Each line from the one containing "Continue the build123d" through the one containing "27.4), (102.6, 22.6)])" is to be retyped exactly, both end lines included, and all other lines left out.
::: Data shown
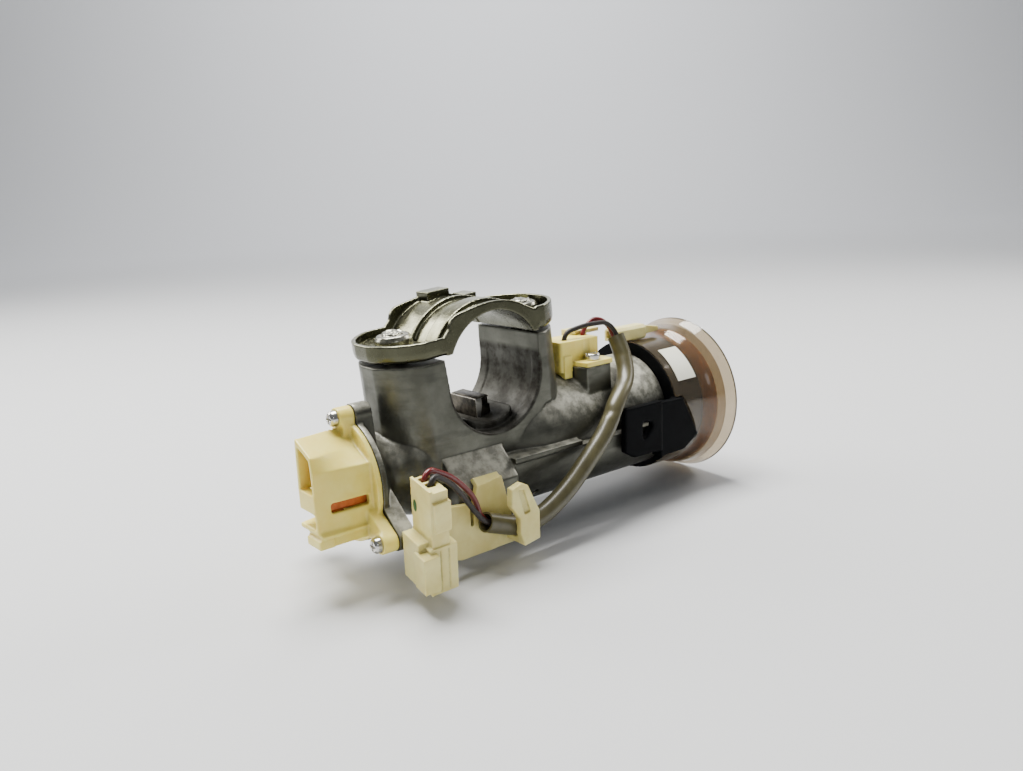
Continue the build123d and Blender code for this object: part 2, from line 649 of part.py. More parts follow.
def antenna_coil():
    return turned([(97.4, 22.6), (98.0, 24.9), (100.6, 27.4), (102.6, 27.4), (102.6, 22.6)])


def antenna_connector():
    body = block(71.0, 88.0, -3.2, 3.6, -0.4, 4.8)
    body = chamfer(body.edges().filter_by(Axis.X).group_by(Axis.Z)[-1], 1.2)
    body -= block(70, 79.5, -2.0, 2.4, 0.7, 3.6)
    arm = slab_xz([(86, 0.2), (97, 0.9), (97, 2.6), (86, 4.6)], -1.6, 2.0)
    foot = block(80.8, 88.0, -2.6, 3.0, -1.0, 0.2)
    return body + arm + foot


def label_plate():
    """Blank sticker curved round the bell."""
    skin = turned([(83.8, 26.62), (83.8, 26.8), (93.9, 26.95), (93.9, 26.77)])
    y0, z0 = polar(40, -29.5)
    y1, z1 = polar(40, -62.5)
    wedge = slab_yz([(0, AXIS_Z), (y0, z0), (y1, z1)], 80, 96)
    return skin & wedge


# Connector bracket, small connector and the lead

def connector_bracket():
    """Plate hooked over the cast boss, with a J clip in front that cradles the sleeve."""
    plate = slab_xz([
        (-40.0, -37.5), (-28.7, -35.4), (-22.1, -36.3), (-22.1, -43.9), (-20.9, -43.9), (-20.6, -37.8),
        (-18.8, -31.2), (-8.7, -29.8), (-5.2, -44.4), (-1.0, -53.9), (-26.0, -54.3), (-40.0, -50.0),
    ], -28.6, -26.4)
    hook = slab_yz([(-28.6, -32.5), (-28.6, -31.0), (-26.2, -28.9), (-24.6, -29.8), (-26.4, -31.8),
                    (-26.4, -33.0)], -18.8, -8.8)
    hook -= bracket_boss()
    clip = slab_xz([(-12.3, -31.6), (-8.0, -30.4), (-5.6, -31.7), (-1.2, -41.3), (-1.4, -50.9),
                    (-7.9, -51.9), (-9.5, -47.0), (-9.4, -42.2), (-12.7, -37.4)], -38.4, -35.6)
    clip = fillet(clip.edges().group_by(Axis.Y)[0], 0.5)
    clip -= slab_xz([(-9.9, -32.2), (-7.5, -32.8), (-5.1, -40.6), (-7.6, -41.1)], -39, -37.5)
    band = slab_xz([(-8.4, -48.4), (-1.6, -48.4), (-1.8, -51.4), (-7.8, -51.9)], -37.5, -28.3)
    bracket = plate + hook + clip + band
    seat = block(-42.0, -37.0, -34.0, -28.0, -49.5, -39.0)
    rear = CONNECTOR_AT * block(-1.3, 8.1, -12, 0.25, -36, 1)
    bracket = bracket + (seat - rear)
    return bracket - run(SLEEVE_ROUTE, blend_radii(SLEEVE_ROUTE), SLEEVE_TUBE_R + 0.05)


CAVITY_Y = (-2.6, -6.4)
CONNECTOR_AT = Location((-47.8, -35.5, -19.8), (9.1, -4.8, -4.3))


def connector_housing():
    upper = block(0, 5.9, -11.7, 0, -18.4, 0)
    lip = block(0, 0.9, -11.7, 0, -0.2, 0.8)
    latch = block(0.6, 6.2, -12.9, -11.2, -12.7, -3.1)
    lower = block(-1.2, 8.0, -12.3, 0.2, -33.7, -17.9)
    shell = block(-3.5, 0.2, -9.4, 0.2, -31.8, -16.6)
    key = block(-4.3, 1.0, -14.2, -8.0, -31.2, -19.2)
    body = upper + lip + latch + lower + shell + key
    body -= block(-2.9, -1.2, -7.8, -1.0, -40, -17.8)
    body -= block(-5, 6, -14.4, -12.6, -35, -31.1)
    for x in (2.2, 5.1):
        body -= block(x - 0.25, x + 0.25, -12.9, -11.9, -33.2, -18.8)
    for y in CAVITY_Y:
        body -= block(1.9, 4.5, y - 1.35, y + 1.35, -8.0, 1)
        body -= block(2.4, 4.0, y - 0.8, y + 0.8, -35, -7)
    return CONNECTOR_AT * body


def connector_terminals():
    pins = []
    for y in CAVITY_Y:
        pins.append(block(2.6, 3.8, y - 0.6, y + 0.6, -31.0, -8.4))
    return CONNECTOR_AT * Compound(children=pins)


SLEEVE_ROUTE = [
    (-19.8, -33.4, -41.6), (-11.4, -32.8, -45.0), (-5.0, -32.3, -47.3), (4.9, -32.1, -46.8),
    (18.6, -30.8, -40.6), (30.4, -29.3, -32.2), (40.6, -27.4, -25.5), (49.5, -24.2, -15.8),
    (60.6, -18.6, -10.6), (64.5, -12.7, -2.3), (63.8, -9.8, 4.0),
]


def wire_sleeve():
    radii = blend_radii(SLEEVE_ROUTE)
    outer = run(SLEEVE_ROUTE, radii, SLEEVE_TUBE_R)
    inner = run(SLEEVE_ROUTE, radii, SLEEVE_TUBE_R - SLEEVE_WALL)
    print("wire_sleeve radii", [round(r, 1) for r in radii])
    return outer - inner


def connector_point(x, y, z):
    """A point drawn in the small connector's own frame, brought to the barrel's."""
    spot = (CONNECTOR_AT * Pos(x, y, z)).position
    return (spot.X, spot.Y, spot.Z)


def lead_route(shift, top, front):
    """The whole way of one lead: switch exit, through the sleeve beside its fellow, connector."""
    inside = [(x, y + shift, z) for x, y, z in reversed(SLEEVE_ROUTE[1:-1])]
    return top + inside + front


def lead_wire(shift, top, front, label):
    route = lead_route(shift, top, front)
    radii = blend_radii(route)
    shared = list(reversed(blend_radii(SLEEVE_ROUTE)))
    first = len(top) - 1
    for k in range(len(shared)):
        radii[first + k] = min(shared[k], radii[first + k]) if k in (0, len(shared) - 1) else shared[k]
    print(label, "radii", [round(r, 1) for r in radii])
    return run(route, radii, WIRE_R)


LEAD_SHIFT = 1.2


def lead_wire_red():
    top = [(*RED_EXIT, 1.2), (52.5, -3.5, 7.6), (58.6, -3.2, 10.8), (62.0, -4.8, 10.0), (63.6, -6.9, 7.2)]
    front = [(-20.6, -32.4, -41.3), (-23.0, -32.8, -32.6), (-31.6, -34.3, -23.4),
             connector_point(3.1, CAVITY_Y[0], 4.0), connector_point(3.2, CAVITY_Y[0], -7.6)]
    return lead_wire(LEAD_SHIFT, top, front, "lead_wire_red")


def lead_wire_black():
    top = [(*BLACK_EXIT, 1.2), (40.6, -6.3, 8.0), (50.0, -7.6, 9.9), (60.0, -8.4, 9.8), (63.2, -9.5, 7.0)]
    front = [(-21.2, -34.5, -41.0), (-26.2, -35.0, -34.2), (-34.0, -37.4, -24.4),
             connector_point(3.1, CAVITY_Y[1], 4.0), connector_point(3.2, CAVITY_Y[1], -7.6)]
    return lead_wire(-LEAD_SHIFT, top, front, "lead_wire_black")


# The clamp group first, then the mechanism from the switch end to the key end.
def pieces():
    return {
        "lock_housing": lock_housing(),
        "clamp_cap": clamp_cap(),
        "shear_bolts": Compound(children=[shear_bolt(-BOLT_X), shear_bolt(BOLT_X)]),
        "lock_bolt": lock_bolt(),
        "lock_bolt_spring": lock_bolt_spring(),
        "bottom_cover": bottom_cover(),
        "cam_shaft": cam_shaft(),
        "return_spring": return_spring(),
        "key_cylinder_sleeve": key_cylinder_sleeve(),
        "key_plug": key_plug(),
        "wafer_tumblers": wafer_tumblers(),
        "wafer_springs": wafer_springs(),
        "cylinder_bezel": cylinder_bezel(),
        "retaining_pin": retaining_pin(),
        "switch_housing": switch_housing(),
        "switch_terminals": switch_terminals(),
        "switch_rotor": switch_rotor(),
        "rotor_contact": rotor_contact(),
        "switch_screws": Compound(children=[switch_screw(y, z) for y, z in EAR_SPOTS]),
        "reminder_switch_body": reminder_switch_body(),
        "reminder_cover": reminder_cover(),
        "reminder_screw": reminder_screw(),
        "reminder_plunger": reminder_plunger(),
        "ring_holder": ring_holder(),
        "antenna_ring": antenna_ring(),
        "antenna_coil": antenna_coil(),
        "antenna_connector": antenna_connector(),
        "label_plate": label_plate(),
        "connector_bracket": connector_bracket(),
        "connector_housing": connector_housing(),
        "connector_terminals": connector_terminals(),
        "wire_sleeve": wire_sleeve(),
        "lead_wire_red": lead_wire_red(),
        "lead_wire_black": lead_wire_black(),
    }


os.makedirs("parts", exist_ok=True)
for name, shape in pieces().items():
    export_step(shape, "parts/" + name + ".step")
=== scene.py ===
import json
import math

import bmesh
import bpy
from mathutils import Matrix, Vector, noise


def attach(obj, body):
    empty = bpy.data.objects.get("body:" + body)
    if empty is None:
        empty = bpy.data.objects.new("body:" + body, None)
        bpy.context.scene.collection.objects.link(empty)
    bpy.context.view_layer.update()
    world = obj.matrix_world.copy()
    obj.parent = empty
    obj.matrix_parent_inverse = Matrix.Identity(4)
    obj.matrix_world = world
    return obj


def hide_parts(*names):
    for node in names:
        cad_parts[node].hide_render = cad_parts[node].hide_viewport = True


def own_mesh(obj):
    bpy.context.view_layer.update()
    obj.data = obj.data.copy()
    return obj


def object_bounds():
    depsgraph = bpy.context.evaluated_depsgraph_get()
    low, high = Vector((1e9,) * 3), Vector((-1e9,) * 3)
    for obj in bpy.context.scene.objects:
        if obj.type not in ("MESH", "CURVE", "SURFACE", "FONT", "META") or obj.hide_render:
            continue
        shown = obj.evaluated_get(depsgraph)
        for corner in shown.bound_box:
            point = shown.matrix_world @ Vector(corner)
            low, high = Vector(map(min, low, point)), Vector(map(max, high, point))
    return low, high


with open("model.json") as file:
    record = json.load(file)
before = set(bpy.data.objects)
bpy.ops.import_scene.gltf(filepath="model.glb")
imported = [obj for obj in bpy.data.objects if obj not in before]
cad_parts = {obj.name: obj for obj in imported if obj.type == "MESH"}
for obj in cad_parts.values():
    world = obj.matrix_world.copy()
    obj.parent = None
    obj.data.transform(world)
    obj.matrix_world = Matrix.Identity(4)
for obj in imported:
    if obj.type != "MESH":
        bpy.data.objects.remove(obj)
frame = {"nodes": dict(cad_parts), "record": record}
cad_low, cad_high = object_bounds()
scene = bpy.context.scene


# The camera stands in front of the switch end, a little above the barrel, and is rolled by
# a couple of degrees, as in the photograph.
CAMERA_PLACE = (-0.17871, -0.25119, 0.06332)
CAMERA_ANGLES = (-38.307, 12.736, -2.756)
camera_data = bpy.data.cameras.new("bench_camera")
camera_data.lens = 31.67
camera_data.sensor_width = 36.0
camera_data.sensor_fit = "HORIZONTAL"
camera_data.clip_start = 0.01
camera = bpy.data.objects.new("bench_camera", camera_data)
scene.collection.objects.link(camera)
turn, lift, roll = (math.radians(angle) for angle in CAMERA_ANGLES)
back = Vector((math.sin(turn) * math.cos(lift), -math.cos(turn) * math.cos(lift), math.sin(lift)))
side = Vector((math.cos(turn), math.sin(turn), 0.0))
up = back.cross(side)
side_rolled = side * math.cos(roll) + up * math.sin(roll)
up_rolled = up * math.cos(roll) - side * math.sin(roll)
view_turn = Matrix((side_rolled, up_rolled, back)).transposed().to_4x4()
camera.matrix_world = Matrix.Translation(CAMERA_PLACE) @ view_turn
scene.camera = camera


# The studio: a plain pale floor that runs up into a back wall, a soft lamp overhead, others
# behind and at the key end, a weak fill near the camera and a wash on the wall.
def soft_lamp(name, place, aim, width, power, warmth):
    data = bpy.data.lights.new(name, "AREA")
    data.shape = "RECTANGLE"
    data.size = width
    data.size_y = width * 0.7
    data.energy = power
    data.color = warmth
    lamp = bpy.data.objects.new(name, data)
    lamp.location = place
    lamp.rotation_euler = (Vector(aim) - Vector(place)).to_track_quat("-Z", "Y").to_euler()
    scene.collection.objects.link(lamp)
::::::
::: Data shown
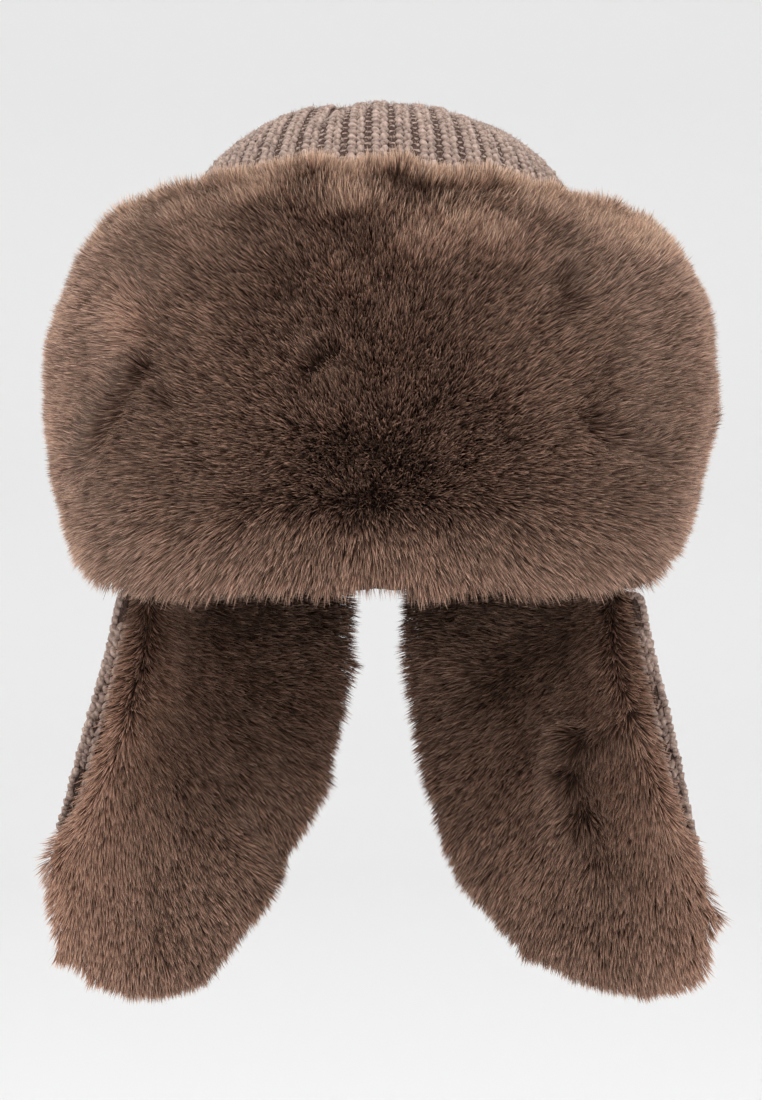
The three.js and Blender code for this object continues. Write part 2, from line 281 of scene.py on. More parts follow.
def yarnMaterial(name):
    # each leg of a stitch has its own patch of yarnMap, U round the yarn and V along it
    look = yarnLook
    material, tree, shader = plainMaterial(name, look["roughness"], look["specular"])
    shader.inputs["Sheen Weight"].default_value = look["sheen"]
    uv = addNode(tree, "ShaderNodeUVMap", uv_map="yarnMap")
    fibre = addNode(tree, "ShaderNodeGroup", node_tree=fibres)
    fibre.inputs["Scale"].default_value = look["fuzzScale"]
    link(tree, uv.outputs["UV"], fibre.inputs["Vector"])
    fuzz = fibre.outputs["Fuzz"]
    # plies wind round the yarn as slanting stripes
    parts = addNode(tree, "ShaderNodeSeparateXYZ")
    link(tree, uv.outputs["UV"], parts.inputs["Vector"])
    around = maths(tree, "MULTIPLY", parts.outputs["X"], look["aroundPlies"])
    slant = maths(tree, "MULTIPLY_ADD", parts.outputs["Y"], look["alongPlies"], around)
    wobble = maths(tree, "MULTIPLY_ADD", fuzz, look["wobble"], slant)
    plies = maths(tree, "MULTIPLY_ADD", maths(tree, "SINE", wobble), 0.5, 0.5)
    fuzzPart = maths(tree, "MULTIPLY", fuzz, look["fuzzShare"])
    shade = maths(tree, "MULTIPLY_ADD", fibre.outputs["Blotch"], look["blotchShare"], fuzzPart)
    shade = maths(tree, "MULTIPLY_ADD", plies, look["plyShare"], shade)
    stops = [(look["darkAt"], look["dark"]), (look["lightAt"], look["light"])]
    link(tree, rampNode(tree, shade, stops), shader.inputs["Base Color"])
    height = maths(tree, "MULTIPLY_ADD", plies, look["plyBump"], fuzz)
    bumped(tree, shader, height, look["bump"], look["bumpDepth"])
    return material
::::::
Solution -
Continue the build123d and Blender code for this object: part 2, from line 649 of part.py. More parts follow.
def antenna_coil():
    return turned([(97.4, 22.6), (98.0, 24.9), (100.6, 27.4), (102.6, 27.4), (102.6, 22.6)])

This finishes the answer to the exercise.